§ **THE RECORDS**:

────

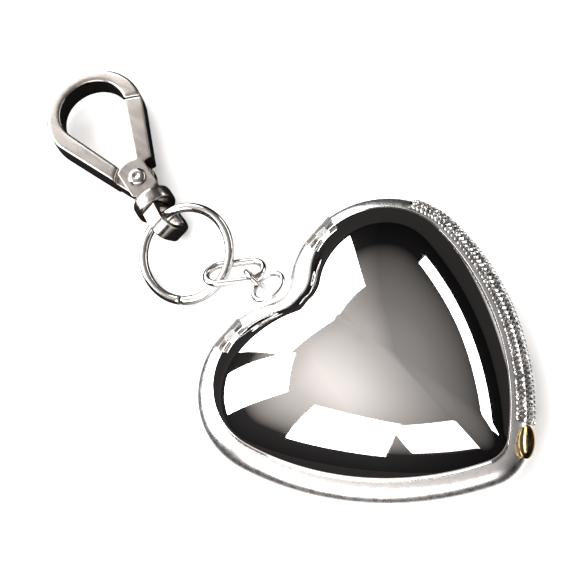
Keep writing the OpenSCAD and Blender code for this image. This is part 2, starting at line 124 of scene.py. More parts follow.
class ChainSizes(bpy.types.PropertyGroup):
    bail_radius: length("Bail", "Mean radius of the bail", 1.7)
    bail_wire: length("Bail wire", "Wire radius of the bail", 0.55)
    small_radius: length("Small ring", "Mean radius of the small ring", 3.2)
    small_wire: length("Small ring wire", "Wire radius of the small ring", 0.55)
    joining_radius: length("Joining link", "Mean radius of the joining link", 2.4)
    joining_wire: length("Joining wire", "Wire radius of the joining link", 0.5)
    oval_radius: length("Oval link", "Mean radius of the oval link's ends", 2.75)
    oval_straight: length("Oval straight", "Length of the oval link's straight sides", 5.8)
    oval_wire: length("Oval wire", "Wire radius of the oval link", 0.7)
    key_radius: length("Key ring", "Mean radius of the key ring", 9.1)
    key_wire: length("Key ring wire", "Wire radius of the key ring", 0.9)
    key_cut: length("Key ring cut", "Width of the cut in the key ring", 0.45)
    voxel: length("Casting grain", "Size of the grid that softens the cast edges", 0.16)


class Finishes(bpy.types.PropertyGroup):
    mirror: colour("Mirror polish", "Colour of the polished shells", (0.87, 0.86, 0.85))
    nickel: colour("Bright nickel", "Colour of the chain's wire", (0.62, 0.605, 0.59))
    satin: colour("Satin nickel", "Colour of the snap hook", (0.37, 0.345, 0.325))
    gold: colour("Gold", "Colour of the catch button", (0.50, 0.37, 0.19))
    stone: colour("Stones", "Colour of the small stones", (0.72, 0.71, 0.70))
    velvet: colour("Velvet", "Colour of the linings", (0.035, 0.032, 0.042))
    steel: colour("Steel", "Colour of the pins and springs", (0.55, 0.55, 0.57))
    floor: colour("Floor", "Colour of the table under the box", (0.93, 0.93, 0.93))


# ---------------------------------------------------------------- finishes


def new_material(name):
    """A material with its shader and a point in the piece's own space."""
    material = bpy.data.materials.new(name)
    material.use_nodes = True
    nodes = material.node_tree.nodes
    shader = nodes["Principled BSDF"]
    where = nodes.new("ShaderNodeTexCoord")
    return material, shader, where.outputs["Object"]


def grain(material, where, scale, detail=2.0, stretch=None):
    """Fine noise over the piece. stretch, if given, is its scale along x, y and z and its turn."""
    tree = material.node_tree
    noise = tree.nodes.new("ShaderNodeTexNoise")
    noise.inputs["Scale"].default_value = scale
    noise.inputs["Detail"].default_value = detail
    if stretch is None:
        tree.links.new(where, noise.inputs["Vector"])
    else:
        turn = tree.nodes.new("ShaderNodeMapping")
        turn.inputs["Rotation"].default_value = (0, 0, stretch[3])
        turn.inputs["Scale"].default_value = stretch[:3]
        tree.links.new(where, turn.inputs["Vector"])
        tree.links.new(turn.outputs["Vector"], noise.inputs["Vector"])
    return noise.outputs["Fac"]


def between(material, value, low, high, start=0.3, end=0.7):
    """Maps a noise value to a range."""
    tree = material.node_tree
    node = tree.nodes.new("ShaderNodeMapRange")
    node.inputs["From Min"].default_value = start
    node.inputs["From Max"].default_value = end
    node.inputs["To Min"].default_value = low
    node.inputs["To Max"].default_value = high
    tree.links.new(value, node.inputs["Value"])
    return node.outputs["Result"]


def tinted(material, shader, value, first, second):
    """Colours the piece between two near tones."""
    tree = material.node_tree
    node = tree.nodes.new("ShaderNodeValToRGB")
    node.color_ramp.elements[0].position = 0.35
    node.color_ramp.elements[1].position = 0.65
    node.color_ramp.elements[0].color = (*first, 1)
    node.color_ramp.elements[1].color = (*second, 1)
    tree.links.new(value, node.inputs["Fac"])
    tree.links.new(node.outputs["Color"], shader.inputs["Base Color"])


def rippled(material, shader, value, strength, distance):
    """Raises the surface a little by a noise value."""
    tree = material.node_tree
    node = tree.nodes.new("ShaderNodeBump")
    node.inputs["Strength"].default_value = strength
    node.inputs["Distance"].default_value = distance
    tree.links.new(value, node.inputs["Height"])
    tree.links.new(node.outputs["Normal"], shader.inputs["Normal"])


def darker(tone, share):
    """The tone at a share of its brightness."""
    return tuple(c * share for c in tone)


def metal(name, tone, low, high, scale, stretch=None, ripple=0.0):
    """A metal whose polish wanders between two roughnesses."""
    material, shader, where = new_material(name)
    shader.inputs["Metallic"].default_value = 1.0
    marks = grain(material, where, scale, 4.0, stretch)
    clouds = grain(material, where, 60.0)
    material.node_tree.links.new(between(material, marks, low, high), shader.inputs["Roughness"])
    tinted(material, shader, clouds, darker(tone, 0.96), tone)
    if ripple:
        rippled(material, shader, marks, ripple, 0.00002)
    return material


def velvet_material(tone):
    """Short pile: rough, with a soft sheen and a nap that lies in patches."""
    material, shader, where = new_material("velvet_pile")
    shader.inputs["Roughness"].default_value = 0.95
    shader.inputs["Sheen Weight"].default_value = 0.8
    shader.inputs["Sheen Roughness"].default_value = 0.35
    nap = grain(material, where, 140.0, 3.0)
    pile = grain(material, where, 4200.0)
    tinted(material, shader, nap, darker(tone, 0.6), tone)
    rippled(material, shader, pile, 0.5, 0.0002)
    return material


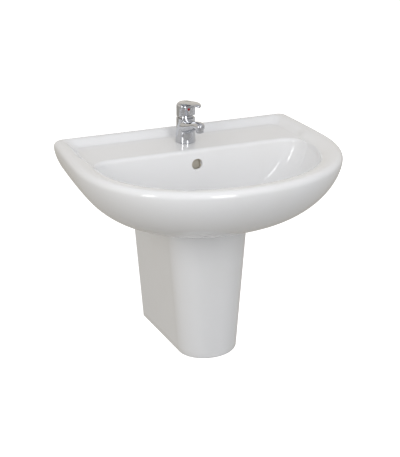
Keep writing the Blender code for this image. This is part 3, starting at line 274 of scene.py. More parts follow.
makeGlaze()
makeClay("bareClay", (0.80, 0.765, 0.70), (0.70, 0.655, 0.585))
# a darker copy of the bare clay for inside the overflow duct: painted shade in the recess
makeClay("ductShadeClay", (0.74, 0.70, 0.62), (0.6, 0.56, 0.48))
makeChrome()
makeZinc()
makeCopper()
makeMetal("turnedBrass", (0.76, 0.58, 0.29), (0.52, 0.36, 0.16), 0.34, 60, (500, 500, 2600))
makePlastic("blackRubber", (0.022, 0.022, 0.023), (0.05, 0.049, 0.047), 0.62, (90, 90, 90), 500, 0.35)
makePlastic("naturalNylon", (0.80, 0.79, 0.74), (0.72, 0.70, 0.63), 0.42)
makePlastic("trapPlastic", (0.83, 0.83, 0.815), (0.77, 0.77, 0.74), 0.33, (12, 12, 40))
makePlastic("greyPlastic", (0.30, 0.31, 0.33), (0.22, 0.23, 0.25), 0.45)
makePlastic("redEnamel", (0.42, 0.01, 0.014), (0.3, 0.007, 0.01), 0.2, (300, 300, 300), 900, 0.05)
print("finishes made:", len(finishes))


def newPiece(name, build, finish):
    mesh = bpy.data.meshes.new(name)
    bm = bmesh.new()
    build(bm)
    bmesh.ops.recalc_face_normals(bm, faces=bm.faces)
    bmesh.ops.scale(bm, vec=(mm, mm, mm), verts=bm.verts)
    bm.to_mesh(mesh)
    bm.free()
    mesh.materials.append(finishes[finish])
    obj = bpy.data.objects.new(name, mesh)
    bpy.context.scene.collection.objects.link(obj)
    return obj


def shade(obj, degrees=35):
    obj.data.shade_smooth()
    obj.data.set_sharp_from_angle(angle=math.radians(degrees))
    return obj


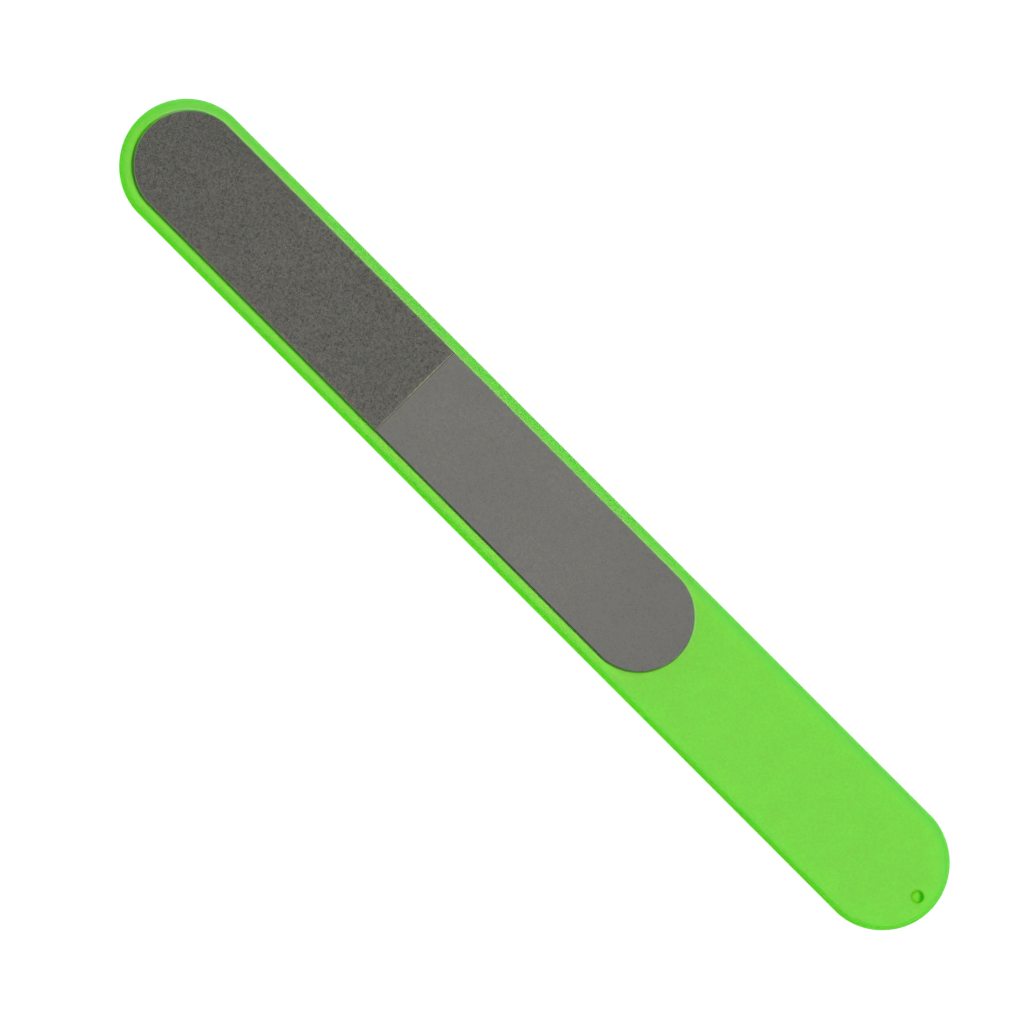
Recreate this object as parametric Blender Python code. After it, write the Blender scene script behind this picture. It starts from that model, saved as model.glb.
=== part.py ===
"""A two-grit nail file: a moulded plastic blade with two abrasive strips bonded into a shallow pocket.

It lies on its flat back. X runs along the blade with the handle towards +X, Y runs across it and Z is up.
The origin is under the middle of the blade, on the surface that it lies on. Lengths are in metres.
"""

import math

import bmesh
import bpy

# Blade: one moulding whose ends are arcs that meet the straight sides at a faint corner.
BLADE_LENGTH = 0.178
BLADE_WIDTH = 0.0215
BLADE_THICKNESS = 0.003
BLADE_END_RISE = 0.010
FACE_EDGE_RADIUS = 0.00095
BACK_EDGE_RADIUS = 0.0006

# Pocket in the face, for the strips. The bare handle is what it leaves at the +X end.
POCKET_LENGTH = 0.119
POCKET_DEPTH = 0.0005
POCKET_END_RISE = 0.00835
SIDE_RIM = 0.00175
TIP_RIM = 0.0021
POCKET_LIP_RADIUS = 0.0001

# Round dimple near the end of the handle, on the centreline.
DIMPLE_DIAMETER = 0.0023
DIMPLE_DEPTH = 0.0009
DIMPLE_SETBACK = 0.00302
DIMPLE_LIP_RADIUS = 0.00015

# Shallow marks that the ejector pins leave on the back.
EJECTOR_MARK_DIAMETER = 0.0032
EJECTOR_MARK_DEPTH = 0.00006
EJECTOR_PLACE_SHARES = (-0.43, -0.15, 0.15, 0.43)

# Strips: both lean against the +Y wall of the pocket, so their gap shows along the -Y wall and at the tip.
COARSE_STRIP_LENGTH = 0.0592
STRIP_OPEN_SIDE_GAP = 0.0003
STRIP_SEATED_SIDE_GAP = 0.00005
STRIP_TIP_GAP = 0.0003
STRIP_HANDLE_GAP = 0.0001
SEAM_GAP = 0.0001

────

§ **DESCRIPTION OF THE TASK**:
Reproduce word for word the material above, beginning with the line that contains "Keep writing the Blender" and ending with the line that contains "a shallow pocket.".

§ **EXERCISE OUTPUT**:
Keep writing the Blender code for this image. This is part 3, starting at line 274 of scene.py. More parts follow.
makeGlaze()
makeClay("bareClay", (0.80, 0.765, 0.70), (0.70, 0.655, 0.585))
# a darker copy of the bare clay for inside the overflow duct: painted shade in the recess
makeClay("ductShadeClay", (0.74, 0.70, 0.62), (0.6, 0.56, 0.48))
makeChrome()
makeZinc()
makeCopper()
makeMetal("turnedBrass", (0.76, 0.58, 0.29), (0.52, 0.36, 0.16), 0.34, 60, (500, 500, 2600))
makePlastic("blackRubber", (0.022, 0.022, 0.023), (0.05, 0.049, 0.047), 0.62, (90, 90, 90), 500, 0.35)
makePlastic("naturalNylon", (0.80, 0.79, 0.74), (0.72, 0.70, 0.63), 0.42)
makePlastic("trapPlastic", (0.83, 0.83, 0.815), (0.77, 0.77, 0.74), 0.33, (12, 12, 40))
makePlastic("greyPlastic", (0.30, 0.31, 0.33), (0.22, 0.23, 0.25), 0.45)
makePlastic("redEnamel", (0.42, 0.01, 0.014), (0.3, 0.007, 0.01), 0.2, (300, 300, 300), 900, 0.05)
print("finishes made:", len(finishes))


def newPiece(name, build, finish):
    mesh = bpy.data.meshes.new(name)
    bm = bmesh.new()
    build(bm)
    bmesh.ops.recalc_face_normals(bm, faces=bm.faces)
    bmesh.ops.scale(bm, vec=(mm, mm, mm), verts=bm.verts)
    bm.to_mesh(mesh)
    bm.free()
    mesh.materials.append(finishes[finish])
    obj = bpy.data.objects.new(name, mesh)
    bpy.context.scene.collection.objects.link(obj)
    return obj


def shade(obj, degrees=35):
    obj.data.shade_smooth()
    obj.data.set_sharp_from_angle(angle=math.radians(degrees))
    return obj


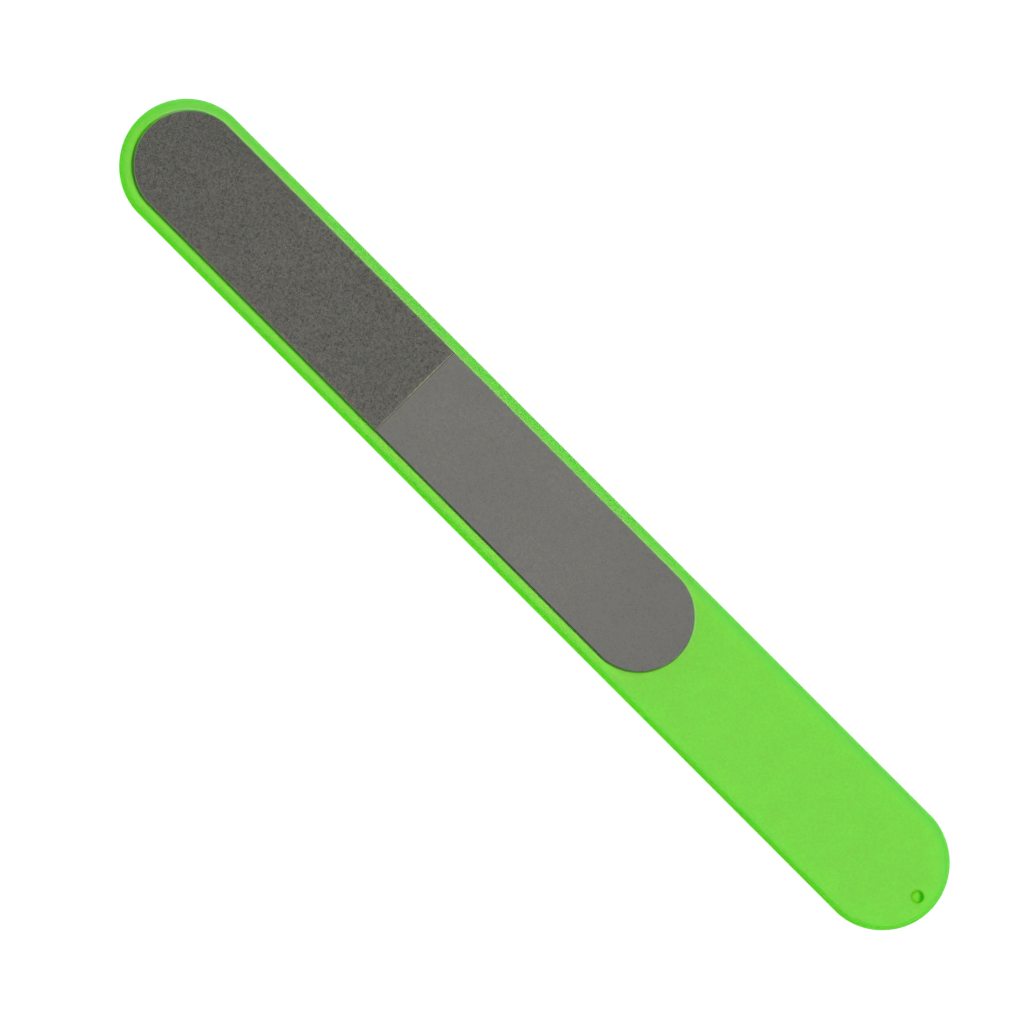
Recreate this object as parametric Blender Python code. After it, write the Blender scene script behind this picture. It starts from that model, saved as model.glb.
=== part.py ===
"""A two-grit nail file: a moulded plastic blade with two abrasive strips bonded into a shallow pocket.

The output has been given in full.